Former Israeli soldier attacked on Berlin street
Israeli soldiers on operation near the Gaza Strip. Photo: dpa | Ilia Yefimovich

The 29-year-old was wearing a top with the Israel Defence Forces (IDF) logo when the attackers started harassing him on Friday about his religion, the police added, calling it “an anti-Semitic attack”.

Officers are seeking the assailants, who fled immediately after the attack, on suspicion of a politically-motivated crime.

Saturday is the second anniversary of an attack by a far-right gunman on a synagogue in the eastern German city of Halle, who killed two in a rampage when he failed to break into the house of worship.

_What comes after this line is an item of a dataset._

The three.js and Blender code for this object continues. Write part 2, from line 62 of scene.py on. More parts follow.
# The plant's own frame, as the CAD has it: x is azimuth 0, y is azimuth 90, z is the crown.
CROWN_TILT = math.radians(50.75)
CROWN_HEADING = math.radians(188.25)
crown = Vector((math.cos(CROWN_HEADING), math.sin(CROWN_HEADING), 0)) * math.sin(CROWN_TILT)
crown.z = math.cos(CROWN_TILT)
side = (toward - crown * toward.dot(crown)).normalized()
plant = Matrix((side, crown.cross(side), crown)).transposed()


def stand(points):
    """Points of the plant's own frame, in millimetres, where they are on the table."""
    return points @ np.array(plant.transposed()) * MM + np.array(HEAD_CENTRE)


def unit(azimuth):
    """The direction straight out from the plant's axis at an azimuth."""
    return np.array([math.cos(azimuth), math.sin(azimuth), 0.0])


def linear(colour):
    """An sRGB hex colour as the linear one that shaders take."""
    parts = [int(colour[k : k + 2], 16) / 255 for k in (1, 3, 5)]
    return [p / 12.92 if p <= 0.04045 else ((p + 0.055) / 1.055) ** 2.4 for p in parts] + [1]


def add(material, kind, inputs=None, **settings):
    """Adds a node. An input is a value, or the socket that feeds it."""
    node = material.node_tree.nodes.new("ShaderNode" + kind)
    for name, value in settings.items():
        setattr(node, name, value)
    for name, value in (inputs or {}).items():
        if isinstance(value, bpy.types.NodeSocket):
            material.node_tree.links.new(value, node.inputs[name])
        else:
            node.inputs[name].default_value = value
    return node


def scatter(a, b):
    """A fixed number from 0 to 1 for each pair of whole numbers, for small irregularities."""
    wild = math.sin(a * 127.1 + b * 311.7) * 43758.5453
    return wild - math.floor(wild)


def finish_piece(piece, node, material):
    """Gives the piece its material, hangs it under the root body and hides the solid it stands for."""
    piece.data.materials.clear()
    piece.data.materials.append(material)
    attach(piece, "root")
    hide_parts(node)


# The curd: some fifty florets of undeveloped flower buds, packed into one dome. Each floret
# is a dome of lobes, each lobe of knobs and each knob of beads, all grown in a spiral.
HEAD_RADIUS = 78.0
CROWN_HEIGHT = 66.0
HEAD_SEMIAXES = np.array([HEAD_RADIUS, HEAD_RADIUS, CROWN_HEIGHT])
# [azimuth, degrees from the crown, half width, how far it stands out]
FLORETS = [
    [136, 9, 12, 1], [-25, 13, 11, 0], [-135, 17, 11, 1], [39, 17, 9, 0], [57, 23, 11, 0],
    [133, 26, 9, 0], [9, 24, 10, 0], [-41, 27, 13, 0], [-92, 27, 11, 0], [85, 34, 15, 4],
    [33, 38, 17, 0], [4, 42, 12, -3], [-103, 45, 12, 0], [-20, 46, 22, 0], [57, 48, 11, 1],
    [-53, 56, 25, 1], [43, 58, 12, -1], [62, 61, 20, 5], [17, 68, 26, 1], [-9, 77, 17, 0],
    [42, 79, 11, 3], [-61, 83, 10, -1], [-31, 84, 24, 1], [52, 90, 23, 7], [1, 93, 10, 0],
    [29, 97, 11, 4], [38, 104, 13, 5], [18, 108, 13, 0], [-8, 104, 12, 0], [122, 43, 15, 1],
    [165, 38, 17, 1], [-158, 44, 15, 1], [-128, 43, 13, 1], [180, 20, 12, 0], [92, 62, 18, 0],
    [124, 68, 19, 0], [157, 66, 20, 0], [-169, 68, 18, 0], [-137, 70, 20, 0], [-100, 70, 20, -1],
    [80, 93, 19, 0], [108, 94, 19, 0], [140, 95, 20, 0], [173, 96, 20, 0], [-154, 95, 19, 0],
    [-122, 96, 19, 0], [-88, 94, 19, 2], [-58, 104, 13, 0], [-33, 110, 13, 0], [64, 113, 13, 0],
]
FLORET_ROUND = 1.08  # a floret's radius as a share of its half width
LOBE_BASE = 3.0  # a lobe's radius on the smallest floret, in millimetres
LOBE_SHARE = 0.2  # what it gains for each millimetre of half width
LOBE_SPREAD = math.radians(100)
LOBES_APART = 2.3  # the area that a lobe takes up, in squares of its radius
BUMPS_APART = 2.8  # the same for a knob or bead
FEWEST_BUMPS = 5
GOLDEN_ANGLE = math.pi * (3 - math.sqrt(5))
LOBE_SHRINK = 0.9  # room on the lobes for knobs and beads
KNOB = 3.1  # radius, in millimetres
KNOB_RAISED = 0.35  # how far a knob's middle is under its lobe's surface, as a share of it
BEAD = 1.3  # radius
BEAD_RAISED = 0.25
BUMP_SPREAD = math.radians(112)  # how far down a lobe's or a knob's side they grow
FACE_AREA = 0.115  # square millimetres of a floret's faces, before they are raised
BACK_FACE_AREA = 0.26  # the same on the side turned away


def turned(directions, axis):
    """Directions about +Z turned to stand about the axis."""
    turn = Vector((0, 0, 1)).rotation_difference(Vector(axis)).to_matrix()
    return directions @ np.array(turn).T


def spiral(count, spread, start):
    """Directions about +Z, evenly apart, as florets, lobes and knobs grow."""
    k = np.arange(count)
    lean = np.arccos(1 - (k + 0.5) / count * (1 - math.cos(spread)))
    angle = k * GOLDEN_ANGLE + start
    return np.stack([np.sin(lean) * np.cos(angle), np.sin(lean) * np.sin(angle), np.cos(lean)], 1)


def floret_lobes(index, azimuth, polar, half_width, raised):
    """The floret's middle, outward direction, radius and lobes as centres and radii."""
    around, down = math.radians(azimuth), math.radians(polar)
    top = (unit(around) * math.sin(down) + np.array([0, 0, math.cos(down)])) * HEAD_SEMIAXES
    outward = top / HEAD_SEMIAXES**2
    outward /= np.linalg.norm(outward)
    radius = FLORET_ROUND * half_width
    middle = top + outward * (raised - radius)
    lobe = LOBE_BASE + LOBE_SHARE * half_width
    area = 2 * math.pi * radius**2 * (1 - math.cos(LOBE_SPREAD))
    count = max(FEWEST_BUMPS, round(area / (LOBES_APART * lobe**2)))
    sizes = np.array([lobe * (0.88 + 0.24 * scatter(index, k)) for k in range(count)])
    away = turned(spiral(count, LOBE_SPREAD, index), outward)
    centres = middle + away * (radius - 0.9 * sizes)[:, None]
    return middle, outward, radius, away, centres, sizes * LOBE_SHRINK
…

It was one of a string of incidents that led authorities to declare the far right and neo-Nazis Germany’s top security threat.

Also this week, a musician claimed he was turned away from a hotel in eastern city Leipzig for wearing a Star-of-David pendant.

While the allegations prompted a fierce response from a Jewish community unsettled by increasing anti-Semitic crimes, several investigations have been mounted into contradictory accounts of the incident.

In 2019, police recorded 2,032 anti-Semitic crimes, an increase of 13 percent year-on-year.

“The threat is complex and comes from different directions” from jihadists to the far right, the federal government’s commissioner for the fight against anti-Semitism Felix Klein said recently.